══ Recorded data ══

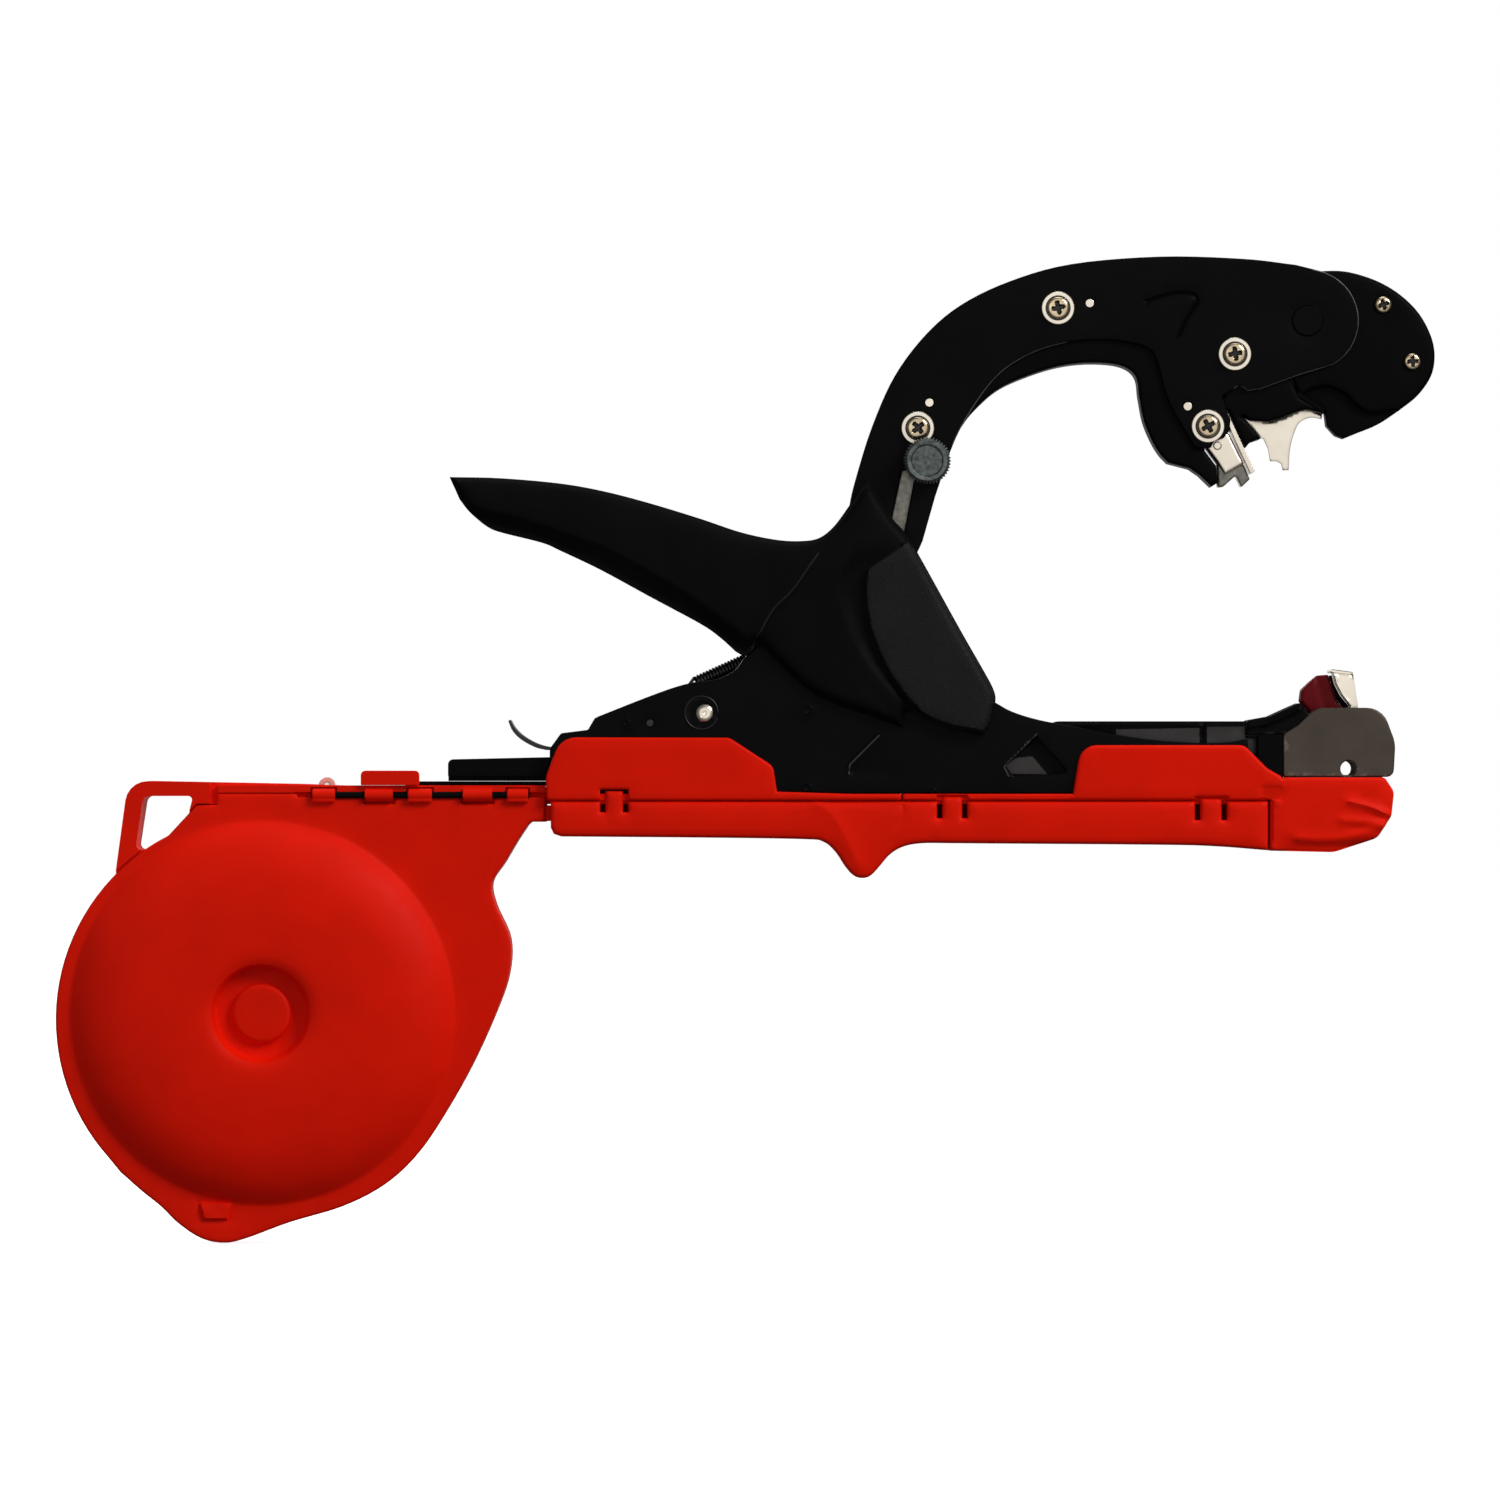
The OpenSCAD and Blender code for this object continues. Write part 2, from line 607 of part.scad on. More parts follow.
module arm_plate_near() {
    arm_plate(-1);
}

module arm_plate_far() {
    arm_plate(1);
}

module arm_core() {
    inner = smooth([[124, 67], [121.6, 69.6], [119.4, 73.4], [117.4, 78.4], [116.2, 84.6], [115.2, 90.2],
        [111, 93.1], [102.9, 93.8], [94.9, 92.9], [86.9, 90.5], [79, 87], [73.4, 82.4], [69.2, 77.4],
        [65.6, 70.4], [61, 57.2]]);
    cheek = [[141.5, 88.5], [146, 93], [146, 101], [152.2, 101], [155, 92.9], [158.9, 85.1],
        [159.3, 84.4], [165.5, 80.95],
        [165.8, 80.2], [160.9, 81.3], [157.9, 80.4], [153.5, 78.7], [150.6, 77.9], [146.1, 78.4],
        [143.7, 79.7],
        [148.8, 73.5], [145.9, 72.5], [144.75, 71.1], [140.15, 80.9], [138.2, 81.2], [138.2, 84]];
    outline = concat(arm_heel, arm_back, [[149.5, 120.8], [149.5, 110], [147, 104], [147, 92], [142.6, 88],
        [138, 84.6], [137, 78]],
        [[131.4, 73.5], [136.8, 66.2], [137.2, 61.6], [135.6, 60.6], [132.4, 63.7], [129.8, 65.5]],
        inner, arm_under);
    color(black) difference() {
        union() {
            slab(outline, -core_y, core_y);
            bar([0, 0], barrel_r, -core_y, core_y);
            both_sides(cheek, 0.75, core_y - 0.1);
        }
        bar([0, 0], pivot_r + 0.06, -20, 20);
        for (s = screw_spots) bar(s, 2, -20, 20);
        for (s = dowel_spots) bar(s, 1.15, -20, 20);
        slab(rounded([[52.6, 66.4, 1.2], [56.8, 66.8, 1.2], [60.6, 62, 1.2], [53, 44, 1],
            [48, 44.6, 1]]), -20, -4);
        bar(knob_at, 2, -20, -2);
    }
}

module arm_screws() {
    color(steel) for (s = screw_spots, side = [-1, 1]) difference() {
        union() {
            bar(s, 2, side > 0 ? 0 : -arm_y, side > 0 ? arm_y : 0);
            bar(s, 3.2, side > 0 ? arm_y + 0.6 : -arm_y - 2.2, side > 0 ? arm_y + 2.2 : -arm_y - 0.6);
            bar(s, 2, side > 0 ? arm_y : -arm_y - 0.6, side > 0 ? arm_y + 0.6 : -arm_y);
        }
        for (turn = [20, 110]) translate([s[0], side * (arm_y + 2.2), s[1]]) rotate([0, turn, 0])
            cube([4, 1.6, 0.8], center = true);
    }
}

module arm_washers() {
    color(steel) for (s = screw_spots, side = [-1, 1]) difference() {
        bar(s, washer_r, side > 0 ? arm_y : -arm_y - 0.6, side > 0 ? arm_y + 0.6 : -arm_y);
        bar(s, 2, -20, 20);
    }
}

module arm_dowels() {
    color(steel) for (s = dowel_spots) bar(s, 1.15, -arm_y - 0.3, arm_y + 0.3);
}

module adjuster_link() {
    color(steel) difference() {
        slab(rounded([[52.8, 65.4, 1.2], [56.8, 66, 1.2], [60, 62, 1.2], [52.9, 45, 1], [48.6, 45.6, 1]]),
            -core_y + 0.1, -4);
    }
}

module adjuster_stud() {
    color(steel) {
        bar(knob_at, 2, -arm_y - 5, -2);
    }
}

module adjuster_knob() {
    teeth = 48;
    color([0.42, 0.45, 0.43]) difference() {
        union() {
            turned([[0, -arm_y - 0.8], [4.6, -arm_y - 0.8], [4.6, -arm_y - 2.4], [knob_r - 1, -arm_y - 2.4],
                [knob_r - 0.6, -arm_y - 2.8], [knob_r - 0.6, -arm_y - 5.4], [knob_r - 1.2, -arm_y - 6],
                [4.8, -arm_y - 6], [4.4, -arm_y - 5.6], [0, -arm_y - 5.6]], knob_at);
            translate([knob_at[0], -arm_y - 2.8, knob_at[1]]) rotate([90, 0, 0])
                linear_extrude(2.6) polygon([for (i = [0 : 2 * teeth - 1])
                    (i % 2 == 0 ? knob_r : knob_r - 0.7) * [cos(i * 180 / teeth), sin(i * 180 / teeth)]]);
        }
        bar(knob_at, 2.06, -arm_y - 5.1, 0);
    }
}

module clincher() {
    block = rounded([[132.4, 73.4, 0], [136.9, 67.4, 0], [139.2, 63.8, 0.5], [144.4, 66.7, 0.5],
        [140.5, 74.6, 0.8], [138, 77, 0]]);
    hook = rounded([[137.2, 66.8, 0], [137.4, 60.5, 0.3], [138.9, 60.7, 0.3], [142.2, 63.6, 0.3],
        [143.7, 60.5, 0.3], [146, 62.7, 0.3], [144.7, 65.9, 0.3], [142, 70.4, 0]]);
    color(steel) difference() {
        union() {
            slab(block, -4.6, 4.6);
            slab(hook, -3.4, 3.4);
            bar([137.2, 71.6], 1.15, -5.2, 5.2);
        }
        for (s = dowel_spots) bar(s, 1.15, -20, 20);
        for (s = screw_spots) bar(s, 2, -20, 20);
    }
}

module catch_strip() {
    strip = [[138.6, 80.4], [139.9, 80.6], [147.3, 64.7], [146.1, 64.1]];
    color(steel) slab(strip, -5, 5);
}

module catch_plate() {
    teeth = concat(
        smooth([[147.5, 80.2], [151, 78.3], [154.6, 79.3], [158.4, 81.2], [161.6, 82.1], [165.6, 79.9]]),
        smooth([[165.4, 78.9], [162.4, 79.3], [159.6, 78], [158.2, 75.4], [157, 71], [156.6, 65.2]]),
        [[155, 65.2], [154.6, 66.9], [153.4, 67.6], [151.6, 67.6], [151, 71], [149.8, 73.6],
        [148.8, 73.9], [143.6, 79.8], [144.4, 80.4], [143.6, 86], [146, 86.6]]
    );
    color(steel) difference() {
        slab(teeth, -0.7, 0.7);
    }
}

// ---- nose guard ----

module guard_pivot() {
    color(black) {
        bar(guard_at, 4, -arm_y - 0.3, arm_y + 0.3);
    }
}

module nose_guard() {
    top = smooth([[160.4, 117.6], [166, 118.4], [172.4, 118.1], [180, 115.7], [186.2, 112], [191.2, 107],
        [194.4, 101], [195.4, 95.6], [194.4, 90.2], [190.8, 85], [185.6, 80.8]]);
    core = concat(top, smooth([[185.6, 80.8], [180.4, 77.4], [174.6, 75], [171.2, 73.6]]),
        [[169, 74.4], [166.6, 77], [166, 81.4], [160, 85], [155.4, 93], [152.6, 101], [152.6, 109]]);
    face = concat(top, smooth([[185.6, 80.8], [181.8, 80.6], [178, 80.2], [174.6, 82], [171.4, 85.2],
        [167, 87.2], [163, 86.8], [159.4, 84.8]]), [[155.4, 93], [152.6, 101], [152.6, 109]]);
    color(black) difference() {
        union() {
            slab(core, -3.6, 3.6);
            both_sides(face, 3.6, core_y - 0.15);
        }
        bar(guard_at, 4.07, -20, 20);
        for (s = guard_screw_spots) bar(s, 1.2, -20, 20);
        slab([[158, 76], [176, 70], [182, 78], [180, 88], [160, 91]], -0.8, 0.8);
    }
}

module guard_screws() {
    color(steel) for (s = guard_screw_spots) difference() {
        union() {
            bar(s, 1.2, -core_y, core_y - 1);
            bar(s, 2.3, -core_y - 1.1, -core_y + 0.15);
        }
        for (turn = [15, 105]) translate([s[0], -core_y - 1.1, s[1]]) rotate([0, turn, 0])
            cube([3, 1, 0.6], center = true);
    }
}

module cutter_blade() {
    edge = [[167.8, 77.6], [170.8, 76], [177, 79], [179.6, 86], [168, 88.6], [166.8, 84]];
    color(steel) slab(edge, -0.8, 0.8);
}

// ---- hand lever ----

lever_top = smooth([[-68.2, 63], [-54.8, 62.7], [-38.8, 61.3], [-27, 59.2], [-14.7, 56], [-1.3, 51.9],
    [9.4, 48.3], [18.7, 46.3], [25.4, 45.9], [30.4, 46.7], [34.4, 49.8], [38.4, 55.2], [41.6, 60],
    [43.4, 62]]);
lever_right = smooth([[44.2, 61.6], [46.9, 57], [50, 52], [53.4, 48.2], [57, 42.4], [68.2, 22.2],
    [74.6, 11], [77, 6.4], [77.6, 3.4], [76.6, -1], [75.2, -5.4]]);
lever_under = concat([[74.4, -6]], smooth([[66, -4.6], [60, -2.4], [57, -0.6]]), [[53.4, 0.4], [52.9, -4]],
    smooth([[52.9, -4], [44.1, -0.7], [33.6, 3], [25.4, 8], [13.9, 19.4]]), [[12.4, 16.4],
        [10.6, 15.2], [8.2, 16.6]],
    smooth([[8.2, 16.6], [4, 20.4], [-1.3, 24.1], [-14.7, 31.3], [-28.1, 38.6], [-38.8, 43.7],
        [-44.1, 46], [-54.8, 48.7], [-58.8, 50.3], [-62.8, 53.6], [-65.5, 57]]));
panel_outline = concat(
    smooth([[49.6, 51.6], [45.4, 44.8], [43.2, 37], [43, 30], [44.4, 22], [48, 13], [53.3, 5],
        [58.8, -0.6], [66, -3.6], [74.4, -5.4]]),
    smooth([[76, -2], [77, 3.4], [76.4, 6.6], [74, 11], [67.6, 22.2], [56.4, 42.4], [52.8, 48.2]])
);

module hand_lever() {
    outline = concat(lever_top, lever_right, lever_under);
    hollow = concat([[-63, 57.5]], smooth([[-58, 59.3], [-38.8, 58], [-27, 56], [-14.7, 52.8], [-1.3, 48.7],
        [9.4, 45.1], [18.7, 43.1], [25.4, 42.7], [30.4, 43.4], [33, 44.6]]), [[34.6, 47], [35.2, 50],
        [35.2, 90],
        [120, 60], [100, -30], [0, -30], [-60, 30], [-72, 47]]);
    color(dark) difference() {
        union() {
            slab(outline, -lever_y, lever_y);
            both_sides(panel_outline, lever_y - 0.1, panel_y);
        }
        slab(hollow, -lever_in, lever_in);
        bar(lever_pivot, lever_pin_r + 0.07, -frame_y - 2.8, frame_y + 2.8);
        bar(press_at, 1.6, -lever_in - 1.4, lever_in + 1.4);
    }
}

module press_roller() {
    color(steel) {
        bar(press_at, press_r, -arm_y, arm_y);
        bar(press_at, 1.6, -lever_in - 1.4, lever_in + 1.4);
    }
}

// ---- staple loader ----

rod_at = [0, -14.6];

module loader() {
    tail = rounded([[-68.8, -16.8, 0], [-68.8, -12.4, 1.4], [-41.7, -11.8, 0], [-41.7, -16.8, 0]]);
    color(black) {
        slab(tail, -6.2, 6.2);
        box([-68.8, -3.2, -18.2], [-42.4, 3.2, -16.7]);
        rod(rod_at, 1.2, -43, 96);
    }
}

module staple_pusher() {
    color(steel) difference() {
        box([88, -4.9, -18.1], [97.6, 4.9, -10.6]);
        rod(rod_at, 1.28, 80, 100);
    }
}

module pusher_spring() {
    color(steel) difference() {
        rod(rod_at, 2.4, -36, 87.8);
        rod(rod_at, 1.5, -40, 90);
    }
}

side_plate_near();
side_plate_far();
plate_spacers();
main_pivot_pin();
pivot_rings();
lever_pivot_pin();
magazine();
staple_stick();
driver_block();
driver_blade();
nose_plate();
tape_clip();
tape_gripper();
gripper_block();
gripper_arm();
rear_cover();
front_cover();
cassette_body();
door_hinge_pin();
door_tab();
roller_pin();
hook_spring();
return_spring();
cover_hinge_pin();
arm_plate_near();
arm_plate_far();
arm_core();
arm_screws();
arm_washers();
arm_dowels();
adjuster_link();
adjuster_stud();
clincher();
catch_plate();
catch_strip();
guard_pivot();
nose_guard();
guard_screws();
cutter_blade();
adjuster_knob();
hand_lever();
press_roller();
tape_cover();
cassette_door();
tape_roll();
roll_core();
tension_roller();
loader();
staple_pusher();
pusher_spring();
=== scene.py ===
import math
import random

import bmesh
import bpy
import numpy as np
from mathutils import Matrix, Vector, geometry


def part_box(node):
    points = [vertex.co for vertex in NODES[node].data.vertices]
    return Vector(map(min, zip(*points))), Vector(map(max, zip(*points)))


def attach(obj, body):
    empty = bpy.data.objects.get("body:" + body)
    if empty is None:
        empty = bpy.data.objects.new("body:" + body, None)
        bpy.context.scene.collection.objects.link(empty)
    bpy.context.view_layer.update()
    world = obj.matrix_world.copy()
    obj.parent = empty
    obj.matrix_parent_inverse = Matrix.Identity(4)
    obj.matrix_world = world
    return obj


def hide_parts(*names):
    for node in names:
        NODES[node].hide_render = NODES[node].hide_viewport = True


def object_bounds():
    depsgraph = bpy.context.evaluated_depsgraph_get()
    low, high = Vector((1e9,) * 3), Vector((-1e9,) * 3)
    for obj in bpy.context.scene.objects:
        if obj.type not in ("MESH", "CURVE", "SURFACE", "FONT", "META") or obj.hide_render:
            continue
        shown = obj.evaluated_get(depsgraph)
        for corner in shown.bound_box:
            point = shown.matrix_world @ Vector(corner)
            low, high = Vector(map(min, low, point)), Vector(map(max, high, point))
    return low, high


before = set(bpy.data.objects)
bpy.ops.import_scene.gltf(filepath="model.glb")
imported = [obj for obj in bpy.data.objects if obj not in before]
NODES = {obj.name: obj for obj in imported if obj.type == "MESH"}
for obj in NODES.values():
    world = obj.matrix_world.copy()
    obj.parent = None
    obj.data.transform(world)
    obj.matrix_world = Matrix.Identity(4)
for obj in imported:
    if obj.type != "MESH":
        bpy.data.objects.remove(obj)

cad_low, cad_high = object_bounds()
random.seed(7)
MM = 0.001
WELD = 2e-6
scene = bpy.context.scene

# ---------------------------------------------------------------- camera

# the plane of the near plates, the camera's distance from it and the picture's width there, in metres
NEAR_PLATE, DISTANCE, PICTURE_WIDTH = -0.0085, 2.0, 0.40095
SENSOR = 36
camera = bpy.data.objects.new("camera", bpy.data.cameras.new("camera"))
scene.collection.objects.link(camera)
scene.camera = camera
camera.location = (0.01203, NEAR_PLATE - DISTANCE, -0.00989)
camera.rotation_euler = (math.radians(90), 0, 0)
camera.data.sensor_width = SENSOR
camera.data.lens = SENSOR * DISTANCE / PICTURE_WIDTH
scene.view_settings.view_transform = "Standard"

# ---------------------------------------------------------------- materials

REFRACTION = 1.45
SCATTER = 0.002


def ranged(nt, value, low, high, a, b):
    """A node that takes a value from low..high to a..b."""
    r = nt.nodes.new("ShaderNodeMapRange")
    for socket, number in zip(("From Min", "From Max", "To Min", "To Max"), (low, high, a, b)):
        r.inputs[socket].default_value = number
    nt.links.new(value, r.inputs["Value"])
    return r.outputs[0]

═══

> Objective
Tally up the lines of the listing containing the word "objects". Give only the total.

> Complete response
9